“Deloitte” is the brand under which tens of thousands of professionals in independent firms throughout the world collaborate to provide audit, consulting, financial advisory, risk management, tax and related services to select clients.
The world's second largest professional services network by revenue, Delloitte is one of the “Big Four” international professional services networks, alongside KPMG, Ernst and Young, and Price Waterhouse Coopers. The network provides financial advisory services to over 225,400 professionals around the globe, generating US$35.2b in revenue during 2015.
Deloitte also provides residential training for its employees, at “The Leadership Center,” Deloitte University. The University Press recently released “Blockchain: Democratized trust, Distributed ledgers and the future of value.” The post was co-authored by Eric Piscini, Principal, Owner at Deloitte and Strategic Disrupter; Joe Guastella, Principal at Deloitte Consulting; Alex Rozman, a Deloitte Advisor; and Tom Nassim, a Consultant at Monitor Deloitte.
“Trust is foundational to business, yet maintaining trust—particularly throughout a global economy—is expensive, time-consuming, and, in many cases, inefficient. Could blockchain applications become part of the answer?”
According to the post, financial services industry organizations are “aggressively pursuing blockchain investment and experimentation.” Approximately US$1b has been invested in blockchain-related start-ups to date, half of that figure was in the last calendar year. Examples from the “front-line” include the Royal Bank of Canada (RBC).
With over 16 million clients around the world, and operations located in 40 countries, RBC executes large numbers of cross-border payment transactions every day, including bank-to-bank, business-to-business, and peer-to-peer remittances.
“The traditional process used throughout the banking industry to execute such transactions can be cumbersome, often involving multiple intermediaries, customer fees, and lengthy reconciliation tasks. Recognizing an opportunity to increase efficiency and lower operational costs, two years ago RBC began looking for technologies that could help it develop a new approach to cross-border transactions.”
RBC has been exploring blockchain technology with Ripple, a real time gross settlement system built upon an open source distributed ledger. Eddy Ortiz, RBC Vice President, explained that when the financial institution first became interested in the technology, the focus was largely on bitcoin: “As we came to understand more about the challenges we faced, we realized the underlying technology powering [bitcoin] was what was particularly exciting.”
RBC is also exploring a blockchain powered loyalty platform, to engage customers in real time and assisting them with a better understanding of the points and rewards they are accruing.
“Blockchain’s ability to replace middlemen with mathematics is precisely why this technology matters. It can reduce overhead costs when parties trade assets directly with each other, or quickly prove ownership or authorship of information—a task that is currently next to impossible without either a central authority or impartial mediator.”

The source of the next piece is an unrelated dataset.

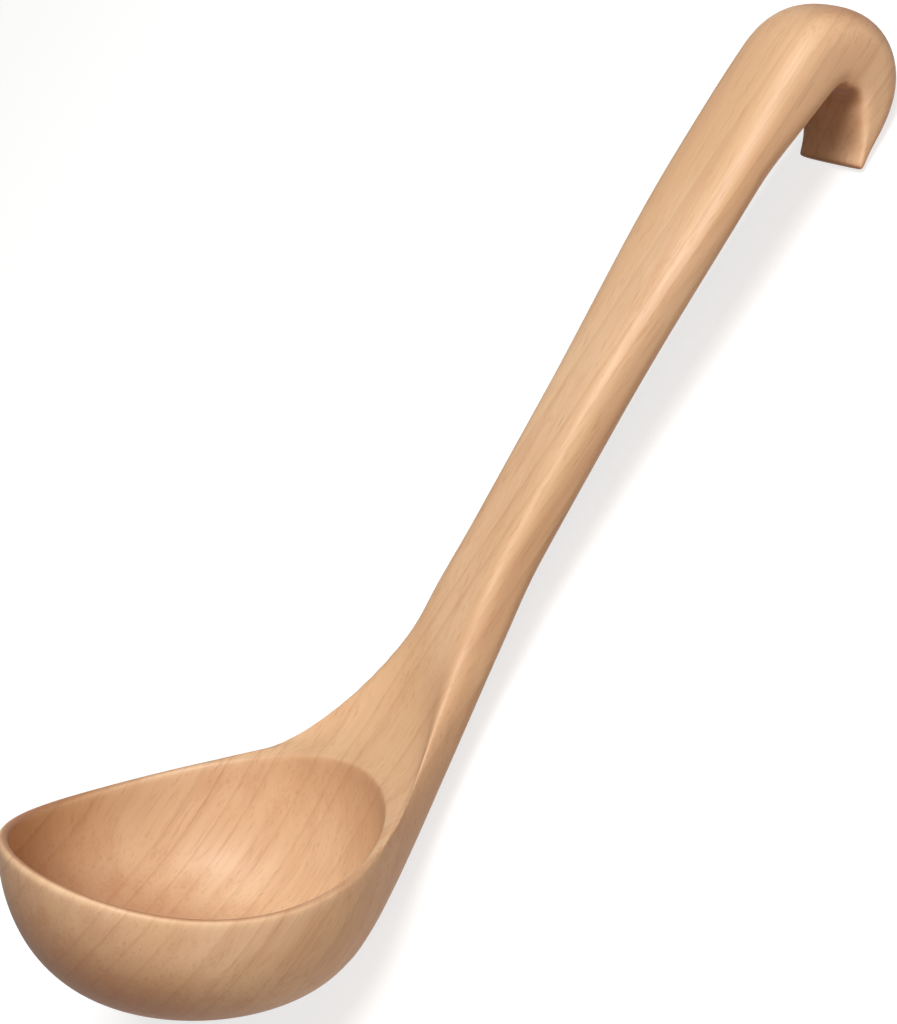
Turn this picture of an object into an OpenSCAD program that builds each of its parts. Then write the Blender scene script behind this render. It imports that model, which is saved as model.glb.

The Nasdaq Stock Market are also betting on blockchain technology. Currently the second largest exchange after the New York Stock Exchange, Nasdaq is currently managing the issuance and exchange of private company shares using a paper-based manual process. “This can be cumbersome, time-consuming, and error-prone,” states Deloitte.
In October 2015 Nasdaq launched Linq, a blockchain-based platform which can manage the buying and selling of private company shares. Linq provides clients with a digital ledger that creates a record of every transfer of security among private users, providing improved auditing and increased transparency of ownership. Some of the first companies on the platform include Synack, Tango, and Vera.
“With new use cases emerging weekly, it’s worth examining both the underlying benefits of blockchain as well as the operational areas in which blockchain may add little value.”
Deloitte is encouraging businesses to “aggressively explore” scenarios in which blockchain could reinvent parts of their operations, value chains, or business models. They should look for ways blockchain could help bring new efficiencies to costly, slow, or unreliable transactions and introduce new models for partnership and collaboration.
The advice isn’t just for external companies, Deloitte firms have also shown interest in blockchain technology. There a dedicated team working on a one stop blockchain platform, Rubix, which will “help or allow you to prototype, test, and build your own customized blockchain and smart contract application for any use case.”
According to Deloitte, the starting point for any business considering blockchain, is to seek out education, emersion into the community, await inevitable regulation, and remembering to incentivise miners: “Whatever the specific play, it is time to dig in, gain understanding and experience, and determine if—or, more likely, where—blockchain can help in your organization.”